U.S. President Donald Trump was in Japan on November 5 and 6, the first stop on his week-long Asia tour. Unsurprisingly, North Korea was a major focus of discussions between Trump and Japanese Prime Minister Shinzo Abe. Yet while the question of how Washington and Tokyo will combat North Korea’s nuclear ambitions drew headlines, another potentially significant development went largely overlooked: The United States and Japan unveiled their governments’ joint effort to offer an alternative to China’s Belt and Road Initiative (BRI).

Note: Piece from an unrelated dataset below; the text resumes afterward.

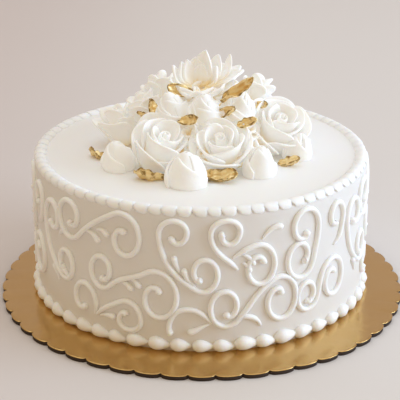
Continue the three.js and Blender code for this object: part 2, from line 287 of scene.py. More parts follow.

The BRI is China’s plan to build infrastructure (from roads and railways to telecommunications and energy links) stretching from eastern Asia to western Europe. In the process, China will be forging closer economic and political links with nearly every country on the Eurasian continent – leading many in the United States to view the BRI as a geopolitical plot rather than the “win-win” effort China insists it is. In the past, U.S. officials have spoken disparagingly, if obliquely, about China’s Belt and Road Initiative, as my colleague Ankit Panda reported back in October. Secretary of Defense James Mattis told the Senate Armed Services Committee that “in a globalized world, there are many belts and many roads, and no one nation should put itself into a position of dictating ‘one belt, one road.’”
Secretary of State Rex Tillerson took the U.S. position a step further in an October speech, pointing out that “many Indo-Pacific nations have limited alternatives when it comes to infrastructure investment programs and financing schemes.” As a result, Tillerson indicated that the United States would seek to “expand transparent, high-standard regional lending mechanisms – tools that will actually help nations instead of saddle them with mounting debt.”
We now have a better idea of what that proposed alternative will look like – and importantly, it will involve a joint effort between the United States and Japan, which has its own reservations about China’s regional ambitions. As Abe put it during his joint press conference with Trump, “I am determined to see to it so that both Japan and U.S. strongly lead the regional and, eventually, the global economic growth by our cumulative efforts in creating fair and effective economic order in this region.”
According to a read-out from the White House, during Trump’s visit, the United States and Japan launched several initiatives designed to promote an alternative to Chinese infrastructure development in the Asia-Pacific (although China was never directly mentioned). First, two agreements were signed between Overseas Private Investment Corporation (OPIC), the U.S. government’s development finance agency, and Japanese partners “to offer high-quality United States-Japan infrastructure investment alternatives in the Indo-Pacific region.”
In its own press release, OPIC said its memoranda of understanding with the Japan Bank for International Cooperation (JBIC) and Nippon Export and Investment Insurance (NEXI) underscored a shared “commitment to tackling development challenges and bolstering investment in infrastructure, energy and other critical sectors throughout Asia and the Indo Pacific, the Middle East, and Africa.” The MOUs will allow the U.S. and Japanese finance institutions to cooperate and coordinate on “projects that meet policy objectives” in those regions – not coincidentally, also major areas of interest for the BRI.
Other agreements signed during Trump’s visit specifically deal with energy infrastructure. Both sides launched “the Japan-United States Strategic Energy Partnership to promote universal access to affordable and reliable energy in Southeast Asia, South Asia, and Sub-Saharan Africa.” The U.S. Trade and Development Agency (USTDA) and Japan’s Ministry of Economy, Trade and Industry (METI) also signed an agreement “to help bring high-quality energy infrastructure solutions to the Indo-Pacific region,” the White House statement said. According to the USTDA, the agreement will see it work with METI to “to support and promote international best practices in public procurement for infrastructure in third countries in emerging markets.”
All these new agreements stressed quality and affordability in infrastructure projects – two areas where the United States and Japan clearly believe China’s infrastructure offers are weak. In the words of USTDA, for example, its Memorandum of Cooperation with METI will help “demonstrate the high-quality value proposition that U.S. and Japanese companies excel at providing in infrastructure development.” By cooperating to provide alternative sources of funding and construction for infrastructure projects, the United States and Japan apparently hope to entice some potential BRI partners away from Chinese offers – although, notably, China and the Belt and Road are not specifically named in any of the announcements.
Tokyo and Washington have now formally joined forces to promote their countries as an alternative for the many Asian and African countries seeking to build up their infrastructure. The next step will be seeing if the United States and Japan expand their cooperation to include another major BRI critic, India. India and Japan already have a joint plan in place to advance cooperation on development projects in Africa, through the creation of the Asia-Africa Growth Corridor in November 2016. A trilateral agreement uniting all three countries would go a long way toward coordinating their responses to the BRI – provided their governments are actually willing to provide enough funding to truly counter China’s offers.